Recorded information:
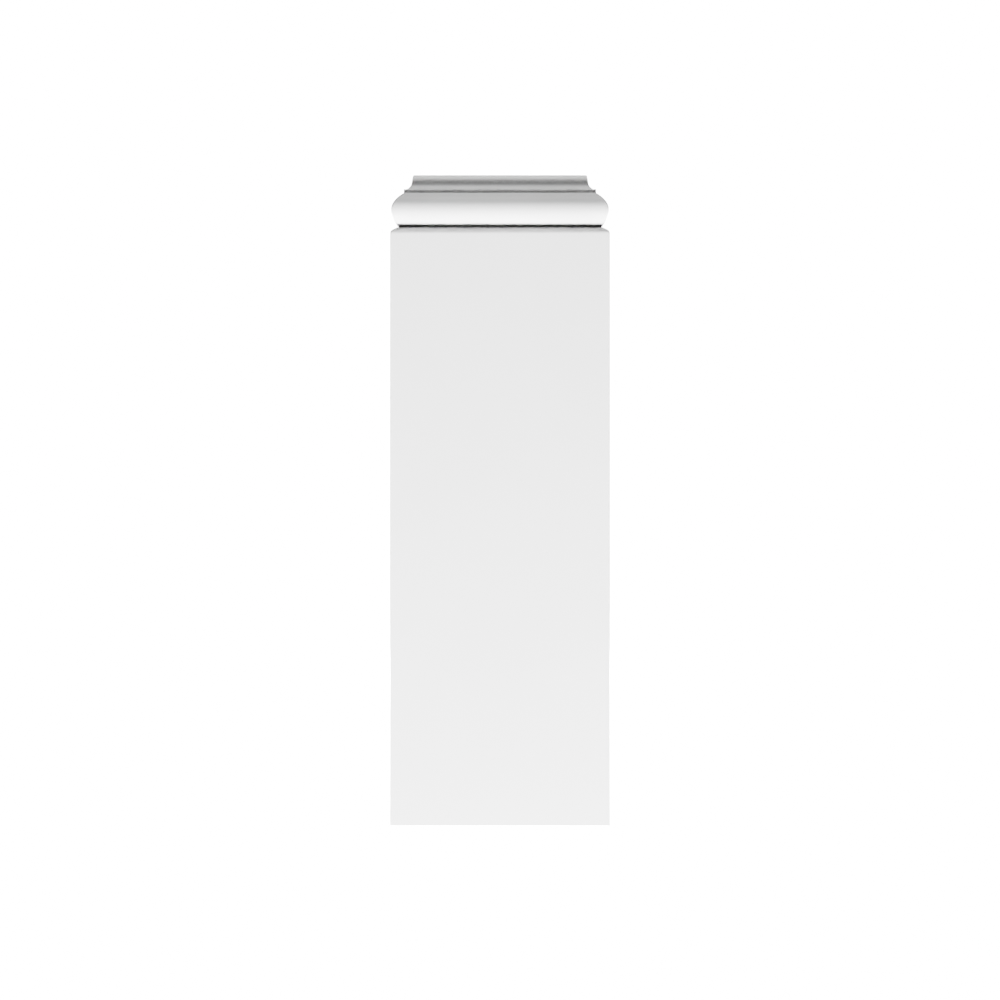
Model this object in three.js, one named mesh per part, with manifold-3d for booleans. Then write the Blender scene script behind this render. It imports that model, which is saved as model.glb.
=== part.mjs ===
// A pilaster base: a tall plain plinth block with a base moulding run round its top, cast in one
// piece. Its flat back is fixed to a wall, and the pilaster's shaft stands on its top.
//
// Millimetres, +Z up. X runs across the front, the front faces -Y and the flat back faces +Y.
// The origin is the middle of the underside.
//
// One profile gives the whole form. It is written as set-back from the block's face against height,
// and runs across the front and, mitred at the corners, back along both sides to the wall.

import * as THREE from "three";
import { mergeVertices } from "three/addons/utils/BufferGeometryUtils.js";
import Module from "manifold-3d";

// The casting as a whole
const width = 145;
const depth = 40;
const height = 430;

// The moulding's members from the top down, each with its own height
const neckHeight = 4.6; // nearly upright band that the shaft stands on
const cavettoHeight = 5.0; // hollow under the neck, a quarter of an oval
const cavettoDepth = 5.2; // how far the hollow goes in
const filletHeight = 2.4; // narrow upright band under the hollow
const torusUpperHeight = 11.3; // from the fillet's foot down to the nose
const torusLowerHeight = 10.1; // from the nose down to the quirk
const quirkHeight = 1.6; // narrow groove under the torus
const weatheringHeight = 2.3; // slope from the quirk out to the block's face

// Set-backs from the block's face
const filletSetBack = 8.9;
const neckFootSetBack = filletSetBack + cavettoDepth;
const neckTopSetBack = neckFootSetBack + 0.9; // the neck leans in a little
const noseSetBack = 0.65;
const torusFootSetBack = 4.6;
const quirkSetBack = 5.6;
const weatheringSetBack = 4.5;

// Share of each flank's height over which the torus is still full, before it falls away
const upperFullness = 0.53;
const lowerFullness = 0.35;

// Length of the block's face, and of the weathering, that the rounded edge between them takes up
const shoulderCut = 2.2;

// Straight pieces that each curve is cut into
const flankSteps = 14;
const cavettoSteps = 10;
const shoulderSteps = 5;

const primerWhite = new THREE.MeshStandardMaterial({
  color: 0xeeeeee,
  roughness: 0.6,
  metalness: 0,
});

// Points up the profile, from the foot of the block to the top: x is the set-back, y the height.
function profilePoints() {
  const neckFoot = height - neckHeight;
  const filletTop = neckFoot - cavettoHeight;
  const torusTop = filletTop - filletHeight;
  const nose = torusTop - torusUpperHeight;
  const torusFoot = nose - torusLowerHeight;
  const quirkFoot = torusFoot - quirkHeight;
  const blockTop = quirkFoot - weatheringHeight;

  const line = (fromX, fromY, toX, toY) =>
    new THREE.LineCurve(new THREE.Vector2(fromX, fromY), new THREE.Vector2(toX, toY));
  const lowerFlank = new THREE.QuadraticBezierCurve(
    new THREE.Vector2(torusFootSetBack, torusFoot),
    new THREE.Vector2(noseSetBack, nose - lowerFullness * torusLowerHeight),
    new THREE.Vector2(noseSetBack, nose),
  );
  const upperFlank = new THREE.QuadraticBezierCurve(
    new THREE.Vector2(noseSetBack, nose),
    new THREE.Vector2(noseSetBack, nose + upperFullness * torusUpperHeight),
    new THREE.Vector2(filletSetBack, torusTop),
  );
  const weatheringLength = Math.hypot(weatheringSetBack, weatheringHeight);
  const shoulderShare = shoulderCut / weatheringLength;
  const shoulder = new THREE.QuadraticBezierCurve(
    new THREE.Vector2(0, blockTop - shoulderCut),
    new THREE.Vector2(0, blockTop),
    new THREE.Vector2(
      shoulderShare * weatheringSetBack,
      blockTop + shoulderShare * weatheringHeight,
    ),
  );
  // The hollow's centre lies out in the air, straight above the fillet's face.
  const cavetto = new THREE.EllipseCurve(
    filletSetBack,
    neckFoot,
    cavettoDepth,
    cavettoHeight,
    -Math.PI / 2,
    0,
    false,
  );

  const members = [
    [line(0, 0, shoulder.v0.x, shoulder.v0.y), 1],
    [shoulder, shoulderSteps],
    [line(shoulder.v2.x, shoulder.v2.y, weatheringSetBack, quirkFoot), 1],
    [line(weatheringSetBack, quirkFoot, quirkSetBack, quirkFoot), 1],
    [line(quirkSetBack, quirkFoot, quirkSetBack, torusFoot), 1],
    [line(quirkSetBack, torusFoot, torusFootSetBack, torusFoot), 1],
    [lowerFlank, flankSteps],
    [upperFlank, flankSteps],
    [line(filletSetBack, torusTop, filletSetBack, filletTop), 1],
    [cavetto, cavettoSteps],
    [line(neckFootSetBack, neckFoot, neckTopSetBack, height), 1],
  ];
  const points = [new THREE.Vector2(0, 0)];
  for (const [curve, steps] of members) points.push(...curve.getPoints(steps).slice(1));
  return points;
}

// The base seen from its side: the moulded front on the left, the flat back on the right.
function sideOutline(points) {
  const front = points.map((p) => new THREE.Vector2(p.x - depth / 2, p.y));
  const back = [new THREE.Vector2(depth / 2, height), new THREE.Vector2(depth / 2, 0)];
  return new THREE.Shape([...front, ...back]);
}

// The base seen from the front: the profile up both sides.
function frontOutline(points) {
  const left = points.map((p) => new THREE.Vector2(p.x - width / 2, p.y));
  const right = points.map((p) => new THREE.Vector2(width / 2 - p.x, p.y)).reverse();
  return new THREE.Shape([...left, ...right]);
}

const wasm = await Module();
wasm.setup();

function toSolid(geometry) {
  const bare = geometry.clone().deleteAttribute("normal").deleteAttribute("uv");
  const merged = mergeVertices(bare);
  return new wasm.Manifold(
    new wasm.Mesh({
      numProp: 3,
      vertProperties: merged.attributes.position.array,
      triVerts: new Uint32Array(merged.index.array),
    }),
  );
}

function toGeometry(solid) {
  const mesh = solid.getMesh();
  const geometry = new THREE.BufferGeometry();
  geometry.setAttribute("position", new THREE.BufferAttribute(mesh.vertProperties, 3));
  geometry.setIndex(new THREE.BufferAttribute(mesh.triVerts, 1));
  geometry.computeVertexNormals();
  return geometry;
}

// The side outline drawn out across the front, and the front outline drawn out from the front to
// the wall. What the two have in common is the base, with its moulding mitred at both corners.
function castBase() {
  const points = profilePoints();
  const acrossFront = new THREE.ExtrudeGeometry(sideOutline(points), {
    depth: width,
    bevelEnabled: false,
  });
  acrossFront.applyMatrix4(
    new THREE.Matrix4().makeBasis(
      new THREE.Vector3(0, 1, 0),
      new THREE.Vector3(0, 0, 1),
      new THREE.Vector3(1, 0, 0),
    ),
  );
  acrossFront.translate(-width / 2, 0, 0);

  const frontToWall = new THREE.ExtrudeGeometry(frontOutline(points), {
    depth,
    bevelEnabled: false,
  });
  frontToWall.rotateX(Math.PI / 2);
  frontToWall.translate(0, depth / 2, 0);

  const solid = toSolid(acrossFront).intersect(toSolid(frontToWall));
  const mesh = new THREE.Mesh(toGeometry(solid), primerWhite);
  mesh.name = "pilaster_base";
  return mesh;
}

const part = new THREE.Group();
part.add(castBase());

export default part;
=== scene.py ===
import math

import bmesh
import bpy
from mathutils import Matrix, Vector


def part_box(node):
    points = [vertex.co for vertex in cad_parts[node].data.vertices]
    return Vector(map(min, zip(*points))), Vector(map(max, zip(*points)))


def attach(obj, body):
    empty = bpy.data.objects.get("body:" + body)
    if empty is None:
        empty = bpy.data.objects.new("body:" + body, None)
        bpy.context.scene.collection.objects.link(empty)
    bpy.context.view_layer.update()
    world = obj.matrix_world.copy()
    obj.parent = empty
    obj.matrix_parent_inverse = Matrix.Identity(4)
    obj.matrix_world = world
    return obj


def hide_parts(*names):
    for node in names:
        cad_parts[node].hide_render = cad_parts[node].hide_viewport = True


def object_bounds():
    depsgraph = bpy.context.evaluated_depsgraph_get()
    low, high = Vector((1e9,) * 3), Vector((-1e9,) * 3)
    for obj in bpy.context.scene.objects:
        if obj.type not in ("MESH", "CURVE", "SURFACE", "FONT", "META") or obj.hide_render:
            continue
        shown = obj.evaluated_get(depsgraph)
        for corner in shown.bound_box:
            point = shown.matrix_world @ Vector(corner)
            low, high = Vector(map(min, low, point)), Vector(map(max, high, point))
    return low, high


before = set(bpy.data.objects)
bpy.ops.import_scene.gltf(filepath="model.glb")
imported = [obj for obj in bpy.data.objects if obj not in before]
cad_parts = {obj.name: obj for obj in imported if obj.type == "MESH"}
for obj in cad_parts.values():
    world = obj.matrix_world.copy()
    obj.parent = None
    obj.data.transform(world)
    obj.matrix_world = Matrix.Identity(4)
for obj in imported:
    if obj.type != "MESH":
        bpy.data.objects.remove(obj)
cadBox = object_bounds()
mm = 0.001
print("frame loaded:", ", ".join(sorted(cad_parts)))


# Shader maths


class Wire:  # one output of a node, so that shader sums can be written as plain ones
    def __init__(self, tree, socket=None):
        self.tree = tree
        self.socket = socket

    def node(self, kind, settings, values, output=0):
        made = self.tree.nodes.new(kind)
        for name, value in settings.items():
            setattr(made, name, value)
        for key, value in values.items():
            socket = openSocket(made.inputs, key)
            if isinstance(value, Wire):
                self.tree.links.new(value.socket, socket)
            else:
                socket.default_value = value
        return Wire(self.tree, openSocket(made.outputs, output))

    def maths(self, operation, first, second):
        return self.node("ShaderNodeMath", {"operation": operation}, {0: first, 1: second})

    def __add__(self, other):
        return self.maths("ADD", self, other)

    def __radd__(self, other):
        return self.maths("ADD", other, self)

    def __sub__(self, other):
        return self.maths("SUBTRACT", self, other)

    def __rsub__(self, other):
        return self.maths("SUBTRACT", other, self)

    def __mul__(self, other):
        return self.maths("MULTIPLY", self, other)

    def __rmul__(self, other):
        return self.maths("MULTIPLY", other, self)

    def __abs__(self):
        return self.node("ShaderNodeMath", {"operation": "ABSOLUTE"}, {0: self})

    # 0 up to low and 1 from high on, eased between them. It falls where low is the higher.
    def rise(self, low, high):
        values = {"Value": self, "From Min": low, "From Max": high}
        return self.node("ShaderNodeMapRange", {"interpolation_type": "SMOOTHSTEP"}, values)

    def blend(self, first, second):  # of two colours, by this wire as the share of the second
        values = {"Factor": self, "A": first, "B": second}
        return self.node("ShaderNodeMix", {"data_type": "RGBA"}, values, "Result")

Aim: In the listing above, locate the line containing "solid = toSolid(acrossFront).intersect(toSolid(frontToWall));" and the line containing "if empty is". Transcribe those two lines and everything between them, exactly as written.

Answer for this exercise:
  const solid = toSolid(acrossFront).intersect(toSolid(frontToWall));
  const mesh = new THREE.Mesh(toGeometry(solid), primerWhite);
  mesh.name = "pilaster_base";
  return mesh;
}

const part = new THREE.Group();
part.add(castBase());

export default part;
=== scene.py ===
import math

import bmesh
import bpy
from mathutils import Matrix, Vector


def part_box(node):
    points = [vertex.co for vertex in cad_parts[node].data.vertices]
    return Vector(map(min, zip(*points))), Vector(map(max, zip(*points)))


def attach(obj, body):
    empty = bpy.data.objects.get("body:" + body)
    if empty is None:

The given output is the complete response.